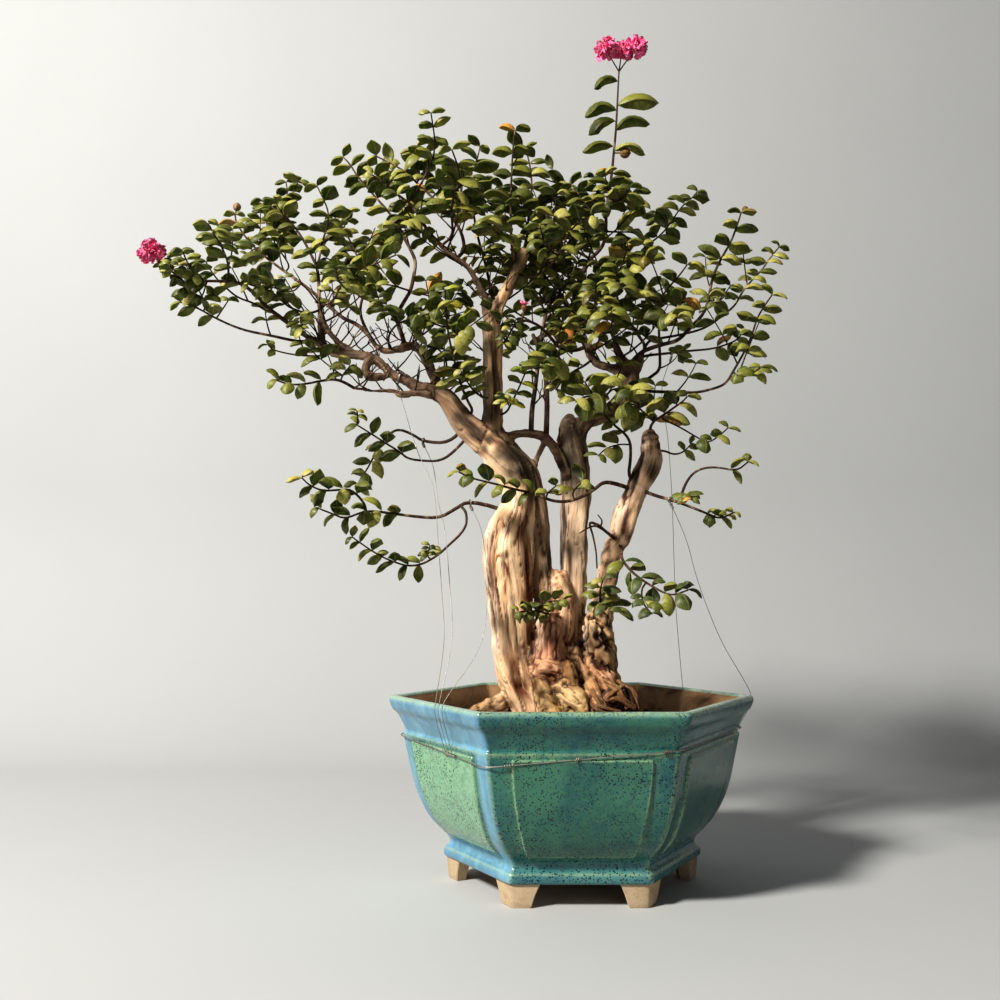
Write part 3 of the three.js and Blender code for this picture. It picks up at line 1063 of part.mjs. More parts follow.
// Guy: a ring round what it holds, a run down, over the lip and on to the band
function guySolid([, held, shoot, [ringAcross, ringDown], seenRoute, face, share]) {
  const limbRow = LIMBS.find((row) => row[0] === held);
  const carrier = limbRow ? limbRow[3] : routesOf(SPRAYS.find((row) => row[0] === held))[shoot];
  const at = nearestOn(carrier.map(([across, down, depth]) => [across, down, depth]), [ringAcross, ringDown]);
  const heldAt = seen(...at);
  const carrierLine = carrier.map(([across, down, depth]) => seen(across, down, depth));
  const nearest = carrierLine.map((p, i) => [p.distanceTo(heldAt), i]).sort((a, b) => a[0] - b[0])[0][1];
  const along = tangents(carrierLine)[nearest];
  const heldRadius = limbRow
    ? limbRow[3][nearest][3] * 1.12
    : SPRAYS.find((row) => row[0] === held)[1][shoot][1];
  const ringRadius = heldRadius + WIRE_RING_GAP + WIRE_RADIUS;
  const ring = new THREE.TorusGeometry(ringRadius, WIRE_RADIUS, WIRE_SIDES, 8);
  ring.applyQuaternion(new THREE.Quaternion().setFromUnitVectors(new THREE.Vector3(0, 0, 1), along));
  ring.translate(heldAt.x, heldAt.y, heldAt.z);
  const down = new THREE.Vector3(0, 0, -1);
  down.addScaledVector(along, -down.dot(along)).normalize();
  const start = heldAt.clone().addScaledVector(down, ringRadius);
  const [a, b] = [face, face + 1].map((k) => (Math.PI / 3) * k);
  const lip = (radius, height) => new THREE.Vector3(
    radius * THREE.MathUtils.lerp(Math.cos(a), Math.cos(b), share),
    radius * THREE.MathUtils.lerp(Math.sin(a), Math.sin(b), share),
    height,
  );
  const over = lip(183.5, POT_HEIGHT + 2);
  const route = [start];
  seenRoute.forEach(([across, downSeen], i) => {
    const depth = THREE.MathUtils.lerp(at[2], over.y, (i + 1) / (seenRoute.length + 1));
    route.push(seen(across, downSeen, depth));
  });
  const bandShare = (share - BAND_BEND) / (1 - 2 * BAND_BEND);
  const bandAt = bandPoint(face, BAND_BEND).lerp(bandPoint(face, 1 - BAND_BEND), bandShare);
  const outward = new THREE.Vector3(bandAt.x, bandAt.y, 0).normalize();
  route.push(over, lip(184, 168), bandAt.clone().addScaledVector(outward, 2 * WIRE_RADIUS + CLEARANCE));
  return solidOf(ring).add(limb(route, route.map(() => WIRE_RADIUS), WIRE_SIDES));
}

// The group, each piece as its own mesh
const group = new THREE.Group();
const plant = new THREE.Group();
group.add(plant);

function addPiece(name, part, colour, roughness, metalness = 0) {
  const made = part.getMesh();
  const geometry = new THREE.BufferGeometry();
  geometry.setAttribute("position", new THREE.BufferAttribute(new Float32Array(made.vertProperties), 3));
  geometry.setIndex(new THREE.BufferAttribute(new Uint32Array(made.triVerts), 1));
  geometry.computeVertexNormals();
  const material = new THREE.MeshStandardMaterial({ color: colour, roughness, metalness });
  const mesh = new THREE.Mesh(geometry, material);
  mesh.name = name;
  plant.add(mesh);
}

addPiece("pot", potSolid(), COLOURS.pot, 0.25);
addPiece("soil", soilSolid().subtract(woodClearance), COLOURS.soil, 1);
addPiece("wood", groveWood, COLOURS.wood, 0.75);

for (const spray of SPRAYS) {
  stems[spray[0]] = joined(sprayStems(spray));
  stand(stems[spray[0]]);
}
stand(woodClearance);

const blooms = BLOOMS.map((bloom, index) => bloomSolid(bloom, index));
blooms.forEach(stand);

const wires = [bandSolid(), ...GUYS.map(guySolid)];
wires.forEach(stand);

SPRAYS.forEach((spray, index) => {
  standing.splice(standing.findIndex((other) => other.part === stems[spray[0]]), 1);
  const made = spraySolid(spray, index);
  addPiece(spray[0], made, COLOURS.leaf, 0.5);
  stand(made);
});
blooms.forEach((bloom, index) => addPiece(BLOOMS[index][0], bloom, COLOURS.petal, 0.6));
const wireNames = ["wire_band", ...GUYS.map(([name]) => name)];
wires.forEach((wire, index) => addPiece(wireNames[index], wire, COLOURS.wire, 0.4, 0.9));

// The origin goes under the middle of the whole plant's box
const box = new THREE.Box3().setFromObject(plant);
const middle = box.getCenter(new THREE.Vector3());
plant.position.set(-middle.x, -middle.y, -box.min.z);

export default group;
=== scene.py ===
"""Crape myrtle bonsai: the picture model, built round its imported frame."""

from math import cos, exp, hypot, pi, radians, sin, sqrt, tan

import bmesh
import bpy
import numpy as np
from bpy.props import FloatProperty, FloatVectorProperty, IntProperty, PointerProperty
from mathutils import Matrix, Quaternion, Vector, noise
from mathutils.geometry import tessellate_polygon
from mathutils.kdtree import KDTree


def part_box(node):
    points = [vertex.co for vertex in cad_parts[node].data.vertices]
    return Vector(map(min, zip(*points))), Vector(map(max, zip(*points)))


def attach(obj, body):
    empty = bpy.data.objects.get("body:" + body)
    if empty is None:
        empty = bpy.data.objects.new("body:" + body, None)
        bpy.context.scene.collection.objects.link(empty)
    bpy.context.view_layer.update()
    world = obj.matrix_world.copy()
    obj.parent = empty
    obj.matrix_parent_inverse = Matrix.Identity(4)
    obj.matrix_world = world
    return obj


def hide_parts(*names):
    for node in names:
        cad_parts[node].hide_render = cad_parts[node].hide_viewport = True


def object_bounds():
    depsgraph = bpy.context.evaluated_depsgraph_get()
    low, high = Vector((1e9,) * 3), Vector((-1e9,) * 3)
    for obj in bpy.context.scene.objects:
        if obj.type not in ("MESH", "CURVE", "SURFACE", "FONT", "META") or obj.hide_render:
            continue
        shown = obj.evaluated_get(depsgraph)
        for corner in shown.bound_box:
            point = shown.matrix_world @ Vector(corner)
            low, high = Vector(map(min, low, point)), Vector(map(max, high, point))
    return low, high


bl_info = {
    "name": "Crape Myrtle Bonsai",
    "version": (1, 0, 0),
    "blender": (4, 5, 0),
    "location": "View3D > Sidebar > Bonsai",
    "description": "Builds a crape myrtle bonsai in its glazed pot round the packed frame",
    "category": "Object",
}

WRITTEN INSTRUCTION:
Give back exactly the lines from the line that has "whole plant's box" to the line that has "zip(*points))), Vector(map(max, zip(*points)))", both included, and leave out all others.

WRITTEN RESPONSE:
// The origin goes under the middle of the whole plant's box
const box = new THREE.Box3().setFromObject(plant);
const middle = box.getCenter(new THREE.Vector3());
plant.position.set(-middle.x, -middle.y, -box.min.z);

export default group;
=== scene.py ===
"""Crape myrtle bonsai: the picture model, built round its imported frame."""

from math import cos, exp, hypot, pi, radians, sin, sqrt, tan

import bmesh
import bpy
import numpy as np
from bpy.props import FloatProperty, FloatVectorProperty, IntProperty, PointerProperty
from mathutils import Matrix, Quaternion, Vector, noise
from mathutils.geometry import tessellate_polygon
from mathutils.kdtree import KDTree


def part_box(node):
    points = [vertex.co for vertex in cad_parts[node].data.vertices]
    return Vector(map(min, zip(*points))), Vector(map(max, zip(*points)))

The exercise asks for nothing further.